We laugh like pirates, like chickens, like we’ve just received a Visa bill so large that it’s somehow hilarious.

We laugh loudly and quietly and while we’re doing the hokey-cokey.

At one point, we make a laughter milkshake – we’d be sent away in white jackets if anybody walked in on us, surely?

But this is the laughter warm up. We’re building up to the laugh.

Everybody lies down on yoga mats.

At this point its clear ‘laughter yoga’ is a misleading title – you won’t be expected to contort your limbs while somebody tells you a knock-knock joke!

We’re told to just laugh. No funny exercises or games; just laugh.

Kathy starts it off, but it soon spreads like wildfire.

I’m not laughing at anything to begin with, other than maybe the ludicrous situation.

But soon I’m bawling at the sound of my friend beside me, whose laugh miraculously morphs from hyena to Father Christmas in one fell swoop.

I’m almost crying, my abs feel like they’re having a legitimate workout, and near the end of the three minutes I’m fairly certain we’re laughing the loudest and the hardest.

When it ends, we relax for five minutes as Kathy speaks soothingly about breathing and the cosmos – it’s enough to make us very sleepy!

At the end of the session, we talk about the merits of laughing.

Kathy is keen to emphasise that whereas laughter can sometimes exclude or discriminate when comedy is involved, gathering to laugh on purpose is much more democratic.

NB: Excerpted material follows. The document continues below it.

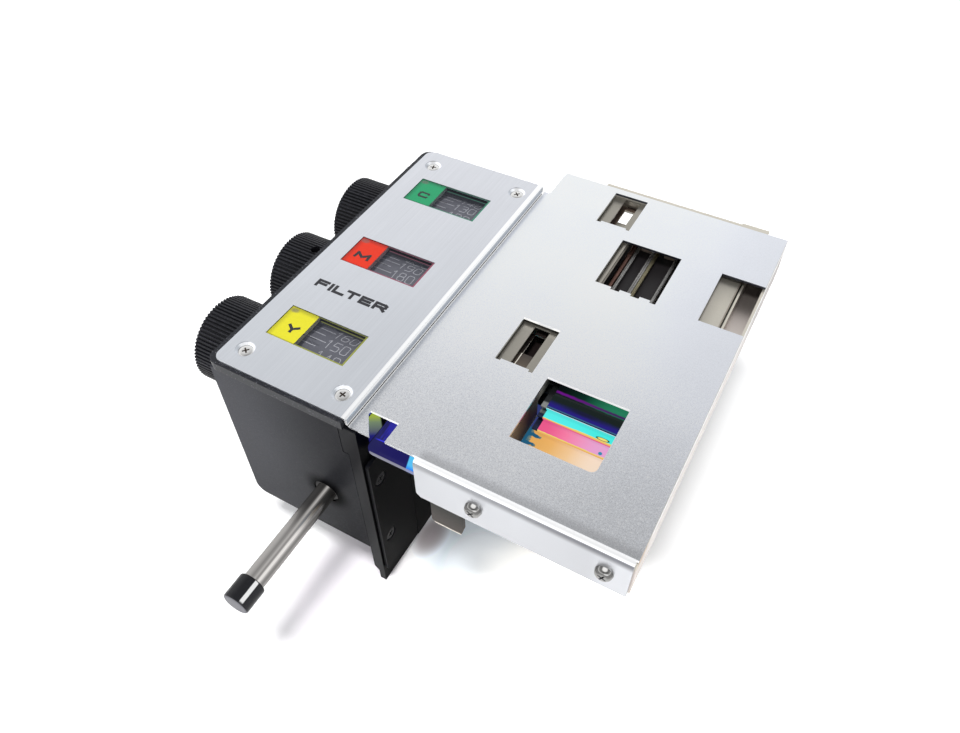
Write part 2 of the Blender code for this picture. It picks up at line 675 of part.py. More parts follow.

I like that a lot. Laughter allows us to get out of the busy ‘survival’ mode that our modern lives demand, and to reconnect with the childish part of us that will laugh at anything at all.

Kathy also extols the virtues of bringing a friend to the groups, as it can make laughing that much easier.

She looks intently at Hayley and me while she says this, confirming my suspicion that our laughter was among the most enthusiastic.

We leave the session with Cheshire Cat grins, donate a voluntary £2, and that night I slept better than I have done in months.

Laughter Yoga is bizarre and wonderful and the most human thing you’ll do all year.

So why not be game for a laugh, and give it a go?

Laughter Yoga Club runs twice monthly at Shavington Village Hall.